Trouble has a way of finding Eddie Palmer (Justin Timberlake), who’s recently returned to his rural Louisiana hometown after a 12-year prison stint for attempted murder. Staying with his loving grandmother, Vivian (June Squibb), while he gets back on his feet, the ex-football star spends a wild, drunken night with the methed-out Shelly (Juno Temple), who lives in a trailer behind Vivian’s house. And after Palmer learns that Shelly and her deadbeat husband, Jerry (Dean Winters), often head out on the road for weeks without warning or explanation, thus leaving their seven-year-old son, Sam (Ryder Allen), to be cared for by Vivian, the stage has been perfectly set for a very familiar story about a troubled adult and precocious child transcending their problems through the healing power of friendship.
Indeed, Fisher Stevens’s film covers well-trodden ground, but at least its handling of Sam’s gender fluidity evinces an unaffected tenderness that helps to counterbalance its broad-strokes portrait of rural America. One gets the sense that Sam understands that he’s different from his classmates, some of whom regularly pick on him, and that he feels the sting of rejection from his parents, but the film is careful not to make the boy’s victimization the engine of the story. And in doing so, it celebrates the young boy’s refusal to conform in the face of social pressures, as well as how he thrives when he’s in his element, particularly as Palmer learns to resist pressuring him to behave in stereotypically masculine ways.

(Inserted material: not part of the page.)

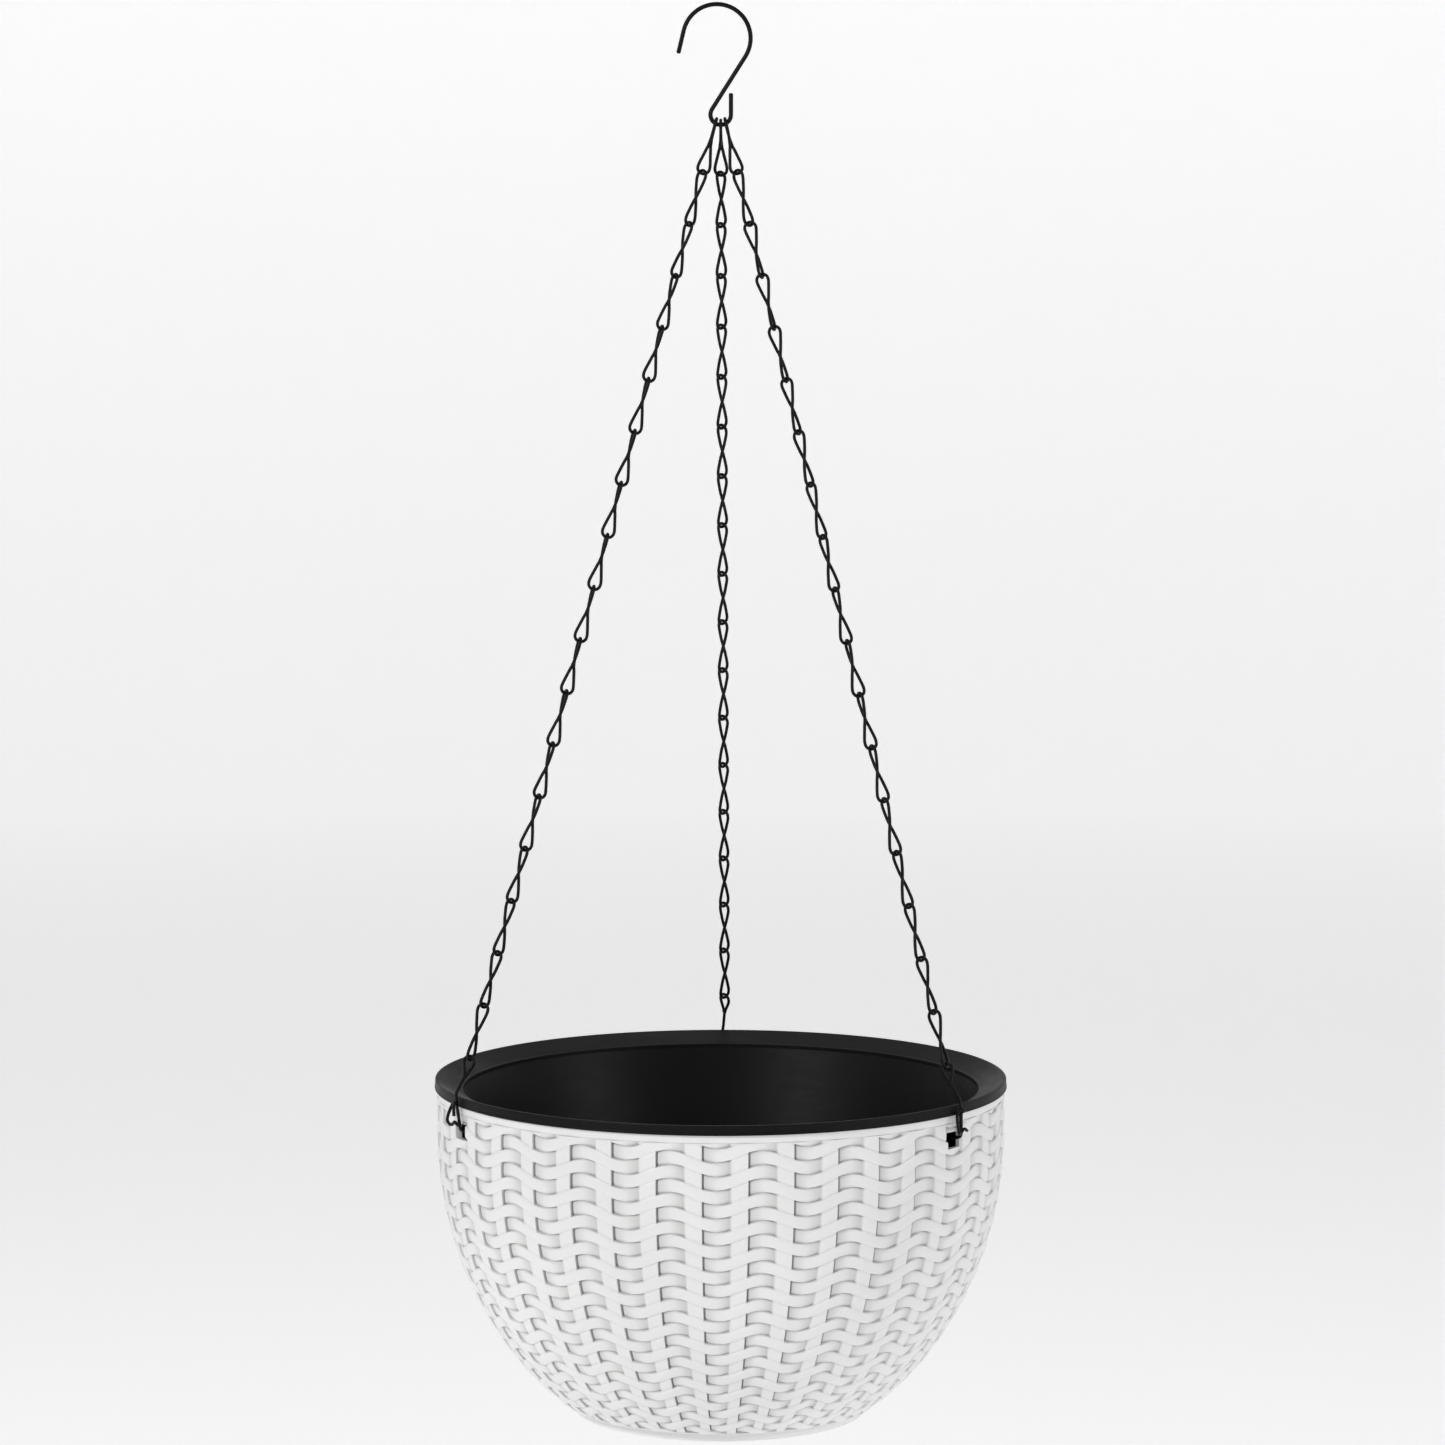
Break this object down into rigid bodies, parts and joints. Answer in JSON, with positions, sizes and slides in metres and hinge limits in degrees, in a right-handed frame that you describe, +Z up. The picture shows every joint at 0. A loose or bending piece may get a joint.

Timberlake has a charming rapport with Allen, and their characters are fleshed out with enough lived-in details to make their friendship and inner lives feel fully realized. But you never stop expecting the moment where Sam’s presence will once and for all steer Palmer’s life in the right direction, and Cheryl Guerriero’s screenplay has a way of drawing attention away from the central dynamic with a plethora of extraneous subplots.
It doesn’t help that the film trots out so many clichés about the South and the hardscrabble folk who live there. Temple plays Shelly to a tic-addled hilt throughout, while a pair of knuckleheads, Tommy (Jesse C. Boyd) and Daryl (Stephen Louis Grush), who Palmer used to run with are ungenerously regarded as never having evolved past their high school personas. Even Sam’s teacher, Maggie (Alisha Wainwright), a recent divorcee who doubles as Palmer’s love interest, can’t escape the film’s vortex of semi-tragic tropes. And by the end of Palmer, this parade of contrivances subsumes the acutely observed friendship at its core.